Request >> Print the data that follows exactly.

(begin)

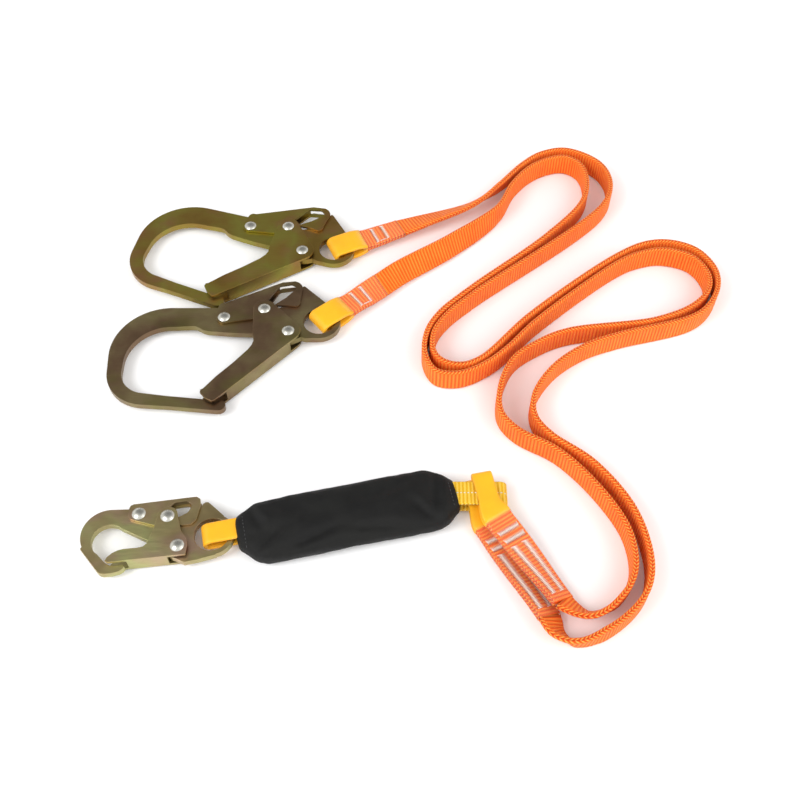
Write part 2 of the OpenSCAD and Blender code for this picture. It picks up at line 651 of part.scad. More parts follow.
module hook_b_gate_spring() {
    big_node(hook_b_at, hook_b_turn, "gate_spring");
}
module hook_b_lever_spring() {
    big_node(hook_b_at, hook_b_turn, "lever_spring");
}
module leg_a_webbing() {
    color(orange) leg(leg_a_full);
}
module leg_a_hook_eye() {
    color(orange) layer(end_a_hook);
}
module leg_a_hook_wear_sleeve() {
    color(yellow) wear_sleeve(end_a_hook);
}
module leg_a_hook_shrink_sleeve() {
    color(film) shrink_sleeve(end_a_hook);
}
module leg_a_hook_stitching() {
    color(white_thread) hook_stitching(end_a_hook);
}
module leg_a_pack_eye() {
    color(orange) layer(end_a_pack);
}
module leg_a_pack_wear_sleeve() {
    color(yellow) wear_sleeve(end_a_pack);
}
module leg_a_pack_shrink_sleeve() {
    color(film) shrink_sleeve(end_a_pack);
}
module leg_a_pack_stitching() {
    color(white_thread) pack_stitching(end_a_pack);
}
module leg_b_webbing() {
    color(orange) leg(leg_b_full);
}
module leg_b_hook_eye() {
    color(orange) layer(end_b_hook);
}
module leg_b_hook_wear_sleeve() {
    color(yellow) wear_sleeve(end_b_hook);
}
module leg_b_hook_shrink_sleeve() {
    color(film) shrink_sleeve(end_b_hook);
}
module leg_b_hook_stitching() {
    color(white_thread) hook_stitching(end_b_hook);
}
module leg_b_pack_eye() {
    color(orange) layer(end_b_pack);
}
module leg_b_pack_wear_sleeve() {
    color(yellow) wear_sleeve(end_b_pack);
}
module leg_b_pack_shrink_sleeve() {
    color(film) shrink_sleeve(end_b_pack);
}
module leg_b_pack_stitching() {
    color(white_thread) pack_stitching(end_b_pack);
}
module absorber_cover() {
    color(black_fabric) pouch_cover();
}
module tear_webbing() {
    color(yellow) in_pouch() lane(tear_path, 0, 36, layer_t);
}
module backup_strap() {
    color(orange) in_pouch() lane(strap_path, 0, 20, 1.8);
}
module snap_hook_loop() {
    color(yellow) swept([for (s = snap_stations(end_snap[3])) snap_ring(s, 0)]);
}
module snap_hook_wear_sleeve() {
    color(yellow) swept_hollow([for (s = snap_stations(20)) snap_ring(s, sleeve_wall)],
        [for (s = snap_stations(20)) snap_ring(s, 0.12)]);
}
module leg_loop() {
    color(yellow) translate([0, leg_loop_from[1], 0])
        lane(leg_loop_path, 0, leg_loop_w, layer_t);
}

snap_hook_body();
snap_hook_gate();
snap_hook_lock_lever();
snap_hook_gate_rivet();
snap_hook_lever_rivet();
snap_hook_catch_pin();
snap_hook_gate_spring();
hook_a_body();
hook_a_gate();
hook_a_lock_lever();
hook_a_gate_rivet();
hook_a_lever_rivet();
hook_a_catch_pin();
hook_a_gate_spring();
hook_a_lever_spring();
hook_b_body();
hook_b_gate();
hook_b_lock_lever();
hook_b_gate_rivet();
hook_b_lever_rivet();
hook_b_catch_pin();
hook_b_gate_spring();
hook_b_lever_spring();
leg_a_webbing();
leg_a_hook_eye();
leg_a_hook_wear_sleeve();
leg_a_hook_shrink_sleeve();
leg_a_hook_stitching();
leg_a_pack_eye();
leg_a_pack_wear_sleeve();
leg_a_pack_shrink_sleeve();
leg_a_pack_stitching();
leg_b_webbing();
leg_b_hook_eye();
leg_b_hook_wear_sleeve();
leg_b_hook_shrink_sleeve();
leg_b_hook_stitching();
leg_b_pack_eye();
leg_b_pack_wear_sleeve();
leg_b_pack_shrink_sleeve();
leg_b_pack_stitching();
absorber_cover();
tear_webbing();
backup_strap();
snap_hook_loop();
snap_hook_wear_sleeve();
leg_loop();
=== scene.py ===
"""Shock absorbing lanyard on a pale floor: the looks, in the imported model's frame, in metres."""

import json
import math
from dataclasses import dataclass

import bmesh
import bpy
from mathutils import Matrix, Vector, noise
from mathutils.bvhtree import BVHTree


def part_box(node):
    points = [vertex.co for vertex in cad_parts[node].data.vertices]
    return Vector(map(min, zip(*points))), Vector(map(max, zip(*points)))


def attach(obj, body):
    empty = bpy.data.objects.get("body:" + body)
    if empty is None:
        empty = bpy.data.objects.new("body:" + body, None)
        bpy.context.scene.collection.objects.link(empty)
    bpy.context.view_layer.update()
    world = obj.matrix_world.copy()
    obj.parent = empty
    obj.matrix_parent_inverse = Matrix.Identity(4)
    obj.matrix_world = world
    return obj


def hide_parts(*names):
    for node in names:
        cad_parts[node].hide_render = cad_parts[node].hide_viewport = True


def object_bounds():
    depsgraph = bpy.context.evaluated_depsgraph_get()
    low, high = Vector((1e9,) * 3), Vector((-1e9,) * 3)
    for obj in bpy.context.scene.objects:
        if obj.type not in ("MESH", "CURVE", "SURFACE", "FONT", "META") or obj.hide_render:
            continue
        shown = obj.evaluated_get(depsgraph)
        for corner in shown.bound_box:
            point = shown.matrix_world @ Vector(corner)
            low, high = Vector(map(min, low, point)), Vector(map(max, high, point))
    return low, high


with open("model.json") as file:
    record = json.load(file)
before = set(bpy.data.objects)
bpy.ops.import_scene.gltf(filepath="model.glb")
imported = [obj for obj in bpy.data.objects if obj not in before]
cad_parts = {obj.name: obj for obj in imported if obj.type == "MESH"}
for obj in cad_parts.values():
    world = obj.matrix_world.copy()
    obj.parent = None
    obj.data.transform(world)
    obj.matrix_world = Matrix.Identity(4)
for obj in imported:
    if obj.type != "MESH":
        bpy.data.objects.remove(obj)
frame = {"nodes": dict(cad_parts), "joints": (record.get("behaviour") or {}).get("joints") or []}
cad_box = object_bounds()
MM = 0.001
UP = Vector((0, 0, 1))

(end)

Full response >>
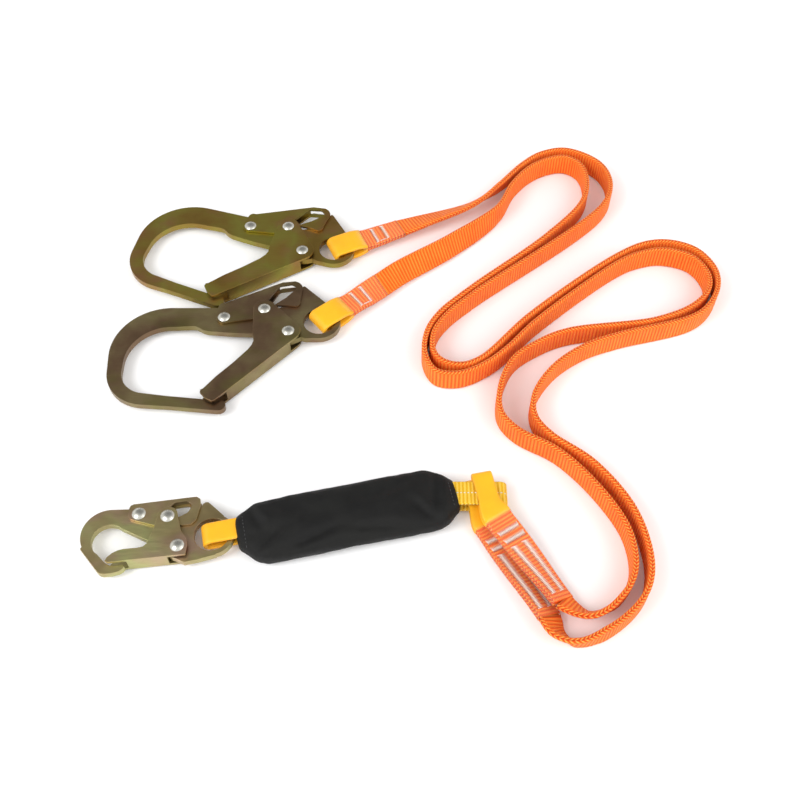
Write part 2 of the OpenSCAD and Blender code for this picture. It picks up at line 651 of part.scad. More parts follow.
module hook_b_gate_spring() {
    big_node(hook_b_at, hook_b_turn, "gate_spring");
}
module hook_b_lever_spring() {
    big_node(hook_b_at, hook_b_turn, "lever_spring");
}
module leg_a_webbing() {
    color(orange) leg(leg_a_full);
}
module leg_a_hook_eye() {
    color(orange) layer(end_a_hook);
}
module leg_a_hook_wear_sleeve() {
    color(yellow) wear_sleeve(end_a_hook);
}
module leg_a_hook_shrink_sleeve() {
    color(film) shrink_sleeve(end_a_hook);
}
module leg_a_hook_stitching() {
    color(white_thread) hook_stitching(end_a_hook);
}
module leg_a_pack_eye() {
    color(orange) layer(end_a_pack);
}
module leg_a_pack_wear_sleeve() {
    color(yellow) wear_sleeve(end_a_pack);
}
module leg_a_pack_shrink_sleeve() {
    color(film) shrink_sleeve(end_a_pack);
}
module leg_a_pack_stitching() {
    color(white_thread) pack_stitching(end_a_pack);
}
module leg_b_webbing() {
    color(orange) leg(leg_b_full);
}
module leg_b_hook_eye() {
    color(orange) layer(end_b_hook);
}
module leg_b_hook_wear_sleeve() {
    color(yellow) wear_sleeve(end_b_hook);
}
module leg_b_hook_shrink_sleeve() {
    color(film) shrink_sleeve(end_b_hook);
}
module leg_b_hook_stitching() {
    color(white_thread) hook_stitching(end_b_hook);
}
module leg_b_pack_eye() {
    color(orange) layer(end_b_pack);
}
module leg_b_pack_wear_sleeve() {
    color(yellow) wear_sleeve(end_b_pack);
}
module leg_b_pack_shrink_sleeve() {
    color(film) shrink_sleeve(end_b_pack);
}
module leg_b_pack_stitching() {
    color(white_thread) pack_stitching(end_b_pack);
}
module absorber_cover() {
    color(black_fabric) pouch_cover();
}
module tear_webbing() {
    color(yellow) in_pouch() lane(tear_path, 0, 36, layer_t);
}
module backup_strap() {
    color(orange) in_pouch() lane(strap_path, 0, 20, 1.8);
}
module snap_hook_loop() {
    color(yellow) swept([for (s = snap_stations(end_snap[3])) snap_ring(s, 0)]);
}
module snap_hook_wear_sleeve() {
    color(yellow) swept_hollow([for (s = snap_stations(20)) snap_ring(s, sleeve_wall)],
        [for (s = snap_stations(20)) snap_ring(s, 0.12)]);
}
module leg_loop() {
    color(yellow) translate([0, leg_loop_from[1], 0])
        lane(leg_loop_path, 0, leg_loop_w, layer_t);
}

snap_hook_body();
snap_hook_gate();
snap_hook_lock_lever();
snap_hook_gate_rivet();
snap_hook_lever_rivet();
snap_hook_catch_pin();
snap_hook_gate_spring();
hook_a_body();
hook_a_gate();
hook_a_lock_lever();
hook_a_gate_rivet();
hook_a_lever_rivet();
hook_a_catch_pin();
hook_a_gate_spring();
hook_a_lever_spring();
hook_b_body();
hook_b_gate();
hook_b_lock_lever();
hook_b_gate_rivet();
hook_b_lever_rivet();
hook_b_catch_pin();
hook_b_gate_spring();
hook_b_lever_spring();
leg_a_webbing();
leg_a_hook_eye();
leg_a_hook_wear_sleeve();
leg_a_hook_shrink_sleeve();
leg_a_hook_stitching();
leg_a_pack_eye();
leg_a_pack_wear_sleeve();
leg_a_pack_shrink_sleeve();
leg_a_pack_stitching();
leg_b_webbing();
leg_b_hook_eye();
leg_b_hook_wear_sleeve();
leg_b_hook_shrink_sleeve();
leg_b_hook_stitching();
leg_b_pack_eye();
leg_b_pack_wear_sleeve();
leg_b_pack_shrink_sleeve();
leg_b_pack_stitching();
absorber_cover();
tear_webbing();
backup_strap();
snap_hook_loop();
snap_hook_wear_sleeve();
leg_loop();
=== scene.py ===
"""Shock absorbing lanyard on a pale floor: the looks, in the imported model's frame, in metres."""

import json
import math
from dataclasses import dataclass

import bmesh
import bpy
from mathutils import Matrix, Vector, noise
from mathutils.bvhtree import BVHTree


def part_box(node):
    points = [vertex.co for vertex in cad_parts[node].data.vertices]
    return Vector(map(min, zip(*points))), Vector(map(max, zip(*points)))


def attach(obj, body):
    empty = bpy.data.objects.get("body:" + body)
    if empty is None:
        empty = bpy.data.objects.new("body:" + body, None)
        bpy.context.scene.collection.objects.link(empty)
    bpy.context.view_layer.update()
    world = obj.matrix_world.copy()
    obj.parent = empty
    obj.matrix_parent_inverse = Matrix.Identity(4)
    obj.matrix_world = world
    return obj


def hide_parts(*names):
    for node in names:
        cad_parts[node].hide_render = cad_parts[node].hide_viewport = True


def object_bounds():
    depsgraph = bpy.context.evaluated_depsgraph_get()
    low, high = Vector((1e9,) * 3), Vector((-1e9,) * 3)
    for obj in bpy.context.scene.objects:
        if obj.type not in ("MESH", "CURVE", "SURFACE", "FONT", "META") or obj.hide_render:
            continue
        shown = obj.evaluated_get(depsgraph)
        for corner in shown.bound_box:
            point = shown.matrix_world @ Vector(corner)
            low, high = Vector(map(min, low, point)), Vector(map(max, high, point))
    return low, high


with open("model.json") as file:
    record = json.load(file)
before = set(bpy.data.objects)
bpy.ops.import_scene.gltf(filepath="model.glb")
imported = [obj for obj in bpy.data.objects if obj not in before]
cad_parts = {obj.name: obj for obj in imported if obj.type == "MESH"}
for obj in cad_parts.values():
    world = obj.matrix_world.copy()
    obj.parent = None
    obj.data.transform(world)
    obj.matrix_world = Matrix.Identity(4)
for obj in imported:
    if obj.type != "MESH":
        bpy.data.objects.remove(obj)
frame = {"nodes": dict(cad_parts), "joints": (record.get("behaviour") or {}).get("joints") or []}
cad_box = object_bounds()
MM = 0.001
UP = Vector((0, 0, 1))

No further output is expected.